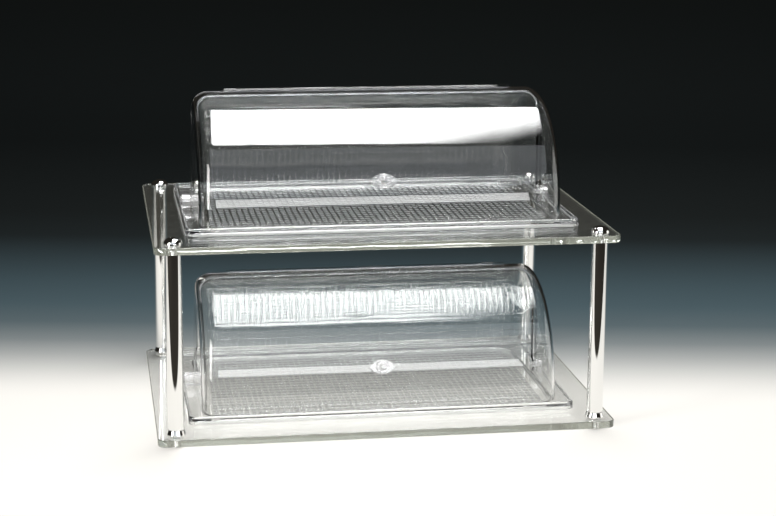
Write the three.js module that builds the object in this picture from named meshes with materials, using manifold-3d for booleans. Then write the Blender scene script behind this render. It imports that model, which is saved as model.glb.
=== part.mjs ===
// Two-tier roll top display stand, in millimetres, +Z up.
// Two glass plates are held apart by four chrome posts on tie bolts. Each plate carries a clear
// tray with a two-part roll top hood: the rear shell stays, the front shell rolls back over it.
// The origin is on the ground below the middle of the stand, with the front towards -Y.

import * as THREE from 'three';
import { mergeVertices } from 'three/addons/utils/BufferGeometryUtils.js';
import Module from 'manifold-3d';

const wasm = await Module();
wasm.setup();

// Clearances and cutting
const seatGap = 0.3;            // between two pieces that rest on each other
const boreClearance = 0.3;      // radial play of a round piece in its bore
const overrun = 5;              // how far a cutting tool passes its work

// Tray
const trayLength = 530;
const trayDepth = 325;
const trayHeight = 11;          // ground of the tray to the top of its edge bead
const trayCornerRadius = 20;
const trayWall = 3;
const trayBeadWidth = 4;
const trayBeadDrop = 3.5;       // bead top to the ledge that carries the hood
const traySkirtHeight = 10.5;   // the outer edge, from the bead's top down
const panEndInset = 25;         // the tray's end to the sunk pan
const panFrontInset = 21.5;     // the tray's long edge to the sunk pan
const panCornerRadius = 26;

// Plates
const plateDepth = 440;
const plateThickness = 10;
const plateCornerRadius = 12;
const plateChamfer = 0.8;
const tierGap = 247;            // clear height between the two plates

// Posts and the bolts that clamp the plates on them
const postSideInset = 25;       // post axis to the plate's end
const postFrontInset = 20;      // post axis to the plate's long edge
const trayPostPlay = 5;         // the tray's end to the collar of the post beside it
const postRadius = 11;
const postWall = 1.5;
const postEndBevel = 0.6;
const boltRadius = 5;
const footHeadRadius = 10;
const footHeadHeight = 2;
const footHeadBevel = 0.5;
const footWasherRadius = 11;
const footWasherHeight = 1;
const collarRadius = 13;
const collarHeight = 8.5;
const collarLowerBevel = 1.8;
const collarUpperBevel = 5.5;
const collarSpigotHeight = 8;
const bushHeight = 12;
const capRadius = 12.3;
const capRimHeight = 1.6;
const capDomeHeight = 8;
const capBoreDepth = 6;

// Hood
const hoodEndInset = 16.5;      // the tray's end to the hood's end at the pivots
const hoodFrontInset = 13.5;    // the tray's long edge to the hood
const hoodWall = 3;
const hoodEndDraft = 1.5;       // degrees that the ends lean in towards the rim
const hoodFillet = 22;
const nestGap = 1;              // play between the front shell and the rear shell
const pivotHeight = 19;         // above the ground of the tray
const frontShellEnd = 93;       // degrees round the pivot from the front
const rearShellStart = 85;
const lipEndInset = 48.5;       // the hood's end to the lip along its top edge
const lipThickness = 2.4;
const lipHeight = 3;

// Pivots at the hood's two ends
const pivotPinRadius = 3;
const pivotHeadRadius = 4.5;
const pivotHeadHeight = 1.5;
const pivotPinTail = 2;         // pin beyond the inner shell
const pivotBlockRadius = 6;
const pivotBlockPlay = 0.5;     // between the block and the rolling shell

// Knob on the front shell
const knobAngle = 18;           // degrees above the level of the pivot
const knobPlateLength = 38;
const knobPlateWidth = 20;
const knobPlateHeight = 2.4;
const knobPlateBevel = 0.8;
const knobRadius = 9;
const knobRimHeight = 3.4;
const knobRimRound = 1.2;
const knobBossRadius = 5;
const knobBossHeight = 6.5;
const knobBossRound = 1.6;
const knobSpigotRadius = 2.7;

// Facets
const roundSides = 20;
const smallSides = 16;
const shellSides = 48;
const cornerSteps = 4;
const quarterSteps = 4;

// Lengths and heights that follow from the sizes above
const panLength = trayLength - 2 * panEndInset;
const panDepth = trayDepth - 2 * panFrontInset;
const hoodHalf = trayLength / 2 - hoodEndInset;
const hoodRadius = trayDepth / 2 - hoodFrontInset;
const rearHalf = hoodHalf - hoodWall - nestGap;
const rearRadius = hoodRadius - hoodWall - nestGap;
const lipLength = 2 * (hoodHalf - lipEndInset);
const postX = trayLength / 2 + trayPostPlay + collarRadius;
const postY = plateDepth / 2 - postFrontInset;
const plateLength = 2 * (postX + postSideInset);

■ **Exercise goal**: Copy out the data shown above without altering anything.

■ **Right answer**:
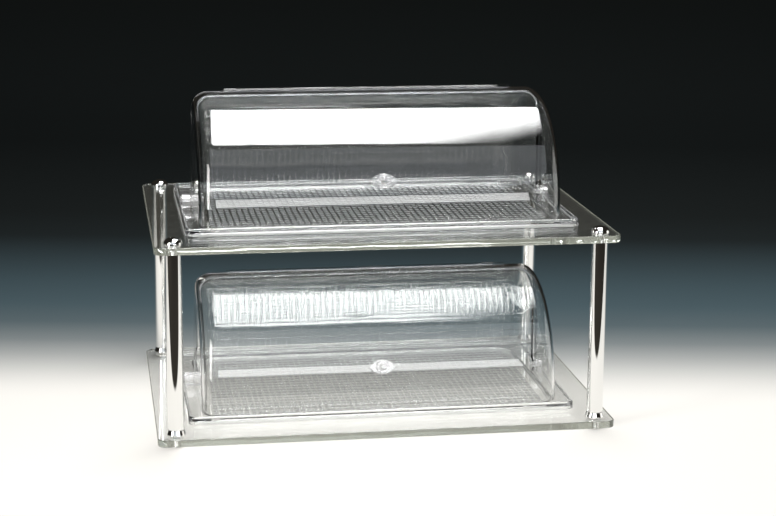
Write the three.js module that builds the object in this picture from named meshes with materials, using manifold-3d for booleans. Then write the Blender scene script behind this render. It imports that model, which is saved as model.glb.
=== part.mjs ===
// Two-tier roll top display stand, in millimetres, +Z up.
// Two glass plates are held apart by four chrome posts on tie bolts. Each plate carries a clear
// tray with a two-part roll top hood: the rear shell stays, the front shell rolls back over it.
// The origin is on the ground below the middle of the stand, with the front towards -Y.

import * as THREE from 'three';
import { mergeVertices } from 'three/addons/utils/BufferGeometryUtils.js';
import Module from 'manifold-3d';

const wasm = await Module();
wasm.setup();

// Clearances and cutting
const seatGap = 0.3;            // between two pieces that rest on each other
const boreClearance = 0.3;      // radial play of a round piece in its bore
const overrun = 5;              // how far a cutting tool passes its work

// Tray
const trayLength = 530;
const trayDepth = 325;
const trayHeight = 11;          // ground of the tray to the top of its edge bead
const trayCornerRadius = 20;
const trayWall = 3;
const trayBeadWidth = 4;
const trayBeadDrop = 3.5;       // bead top to the ledge that carries the hood
const traySkirtHeight = 10.5;   // the outer edge, from the bead's top down
const panEndInset = 25;         // the tray's end to the sunk pan
const panFrontInset = 21.5;     // the tray's long edge to the sunk pan
const panCornerRadius = 26;

// Plates
const plateDepth = 440;
const plateThickness = 10;
const plateCornerRadius = 12;
const plateChamfer = 0.8;
const tierGap = 247;            // clear height between the two plates

// Posts and the bolts that clamp the plates on them
const postSideInset = 25;       // post axis to the plate's end
const postFrontInset = 20;      // post axis to the plate's long edge
const trayPostPlay = 5;         // the tray's end to the collar of the post beside it
const postRadius = 11;
const postWall = 1.5;
const postEndBevel = 0.6;
const boltRadius = 5;
const footHeadRadius = 10;
const footHeadHeight = 2;
const footHeadBevel = 0.5;
const footWasherRadius = 11;
const footWasherHeight = 1;
const collarRadius = 13;
const collarHeight = 8.5;
const collarLowerBevel = 1.8;
const collarUpperBevel = 5.5;
const collarSpigotHeight = 8;
const bushHeight = 12;
const capRadius = 12.3;
const capRimHeight = 1.6;
const capDomeHeight = 8;
const capBoreDepth = 6;

// Hood
const hoodEndInset = 16.5;      // the tray's end to the hood's end at the pivots
const hoodFrontInset = 13.5;    // the tray's long edge to the hood
const hoodWall = 3;
const hoodEndDraft = 1.5;       // degrees that the ends lean in towards the rim
const hoodFillet = 22;
const nestGap = 1;              // play between the front shell and the rear shell
const pivotHeight = 19;         // above the ground of the tray
const frontShellEnd = 93;       // degrees round the pivot from the front
const rearShellStart = 85;
const lipEndInset = 48.5;       // the hood's end to the lip along its top edge
const lipThickness = 2.4;
const lipHeight = 3;

// Pivots at the hood's two ends
const pivotPinRadius = 3;
const pivotHeadRadius = 4.5;
const pivotHeadHeight = 1.5;
const pivotPinTail = 2;         // pin beyond the inner shell
const pivotBlockRadius = 6;
const pivotBlockPlay = 0.5;     // between the block and the rolling shell

// Knob on the front shell
const knobAngle = 18;           // degrees above the level of the pivot
const knobPlateLength = 38;
const knobPlateWidth = 20;
const knobPlateHeight = 2.4;
const knobPlateBevel = 0.8;
const knobRadius = 9;
const knobRimHeight = 3.4;
const knobRimRound = 1.2;
const knobBossRadius = 5;
const knobBossHeight = 6.5;
const knobBossRound = 1.6;
const knobSpigotRadius = 2.7;

// Facets
const roundSides = 20;
const smallSides = 16;
const shellSides = 48;
const cornerSteps = 4;
const quarterSteps = 4;

// Lengths and heights that follow from the sizes above
const panLength = trayLength - 2 * panEndInset;
const panDepth = trayDepth - 2 * panFrontInset;
const hoodHalf = trayLength / 2 - hoodEndInset;
const hoodRadius = trayDepth / 2 - hoodFrontInset;
const rearHalf = hoodHalf - hoodWall - nestGap;
const rearRadius = hoodRadius - hoodWall - nestGap;
const lipLength = 2 * (hoodHalf - lipEndInset);
const postX = trayLength / 2 + trayPostPlay + collarRadius;
const postY = plateDepth / 2 - postFrontInset;
const plateLength = 2 * (postX + postSideInset);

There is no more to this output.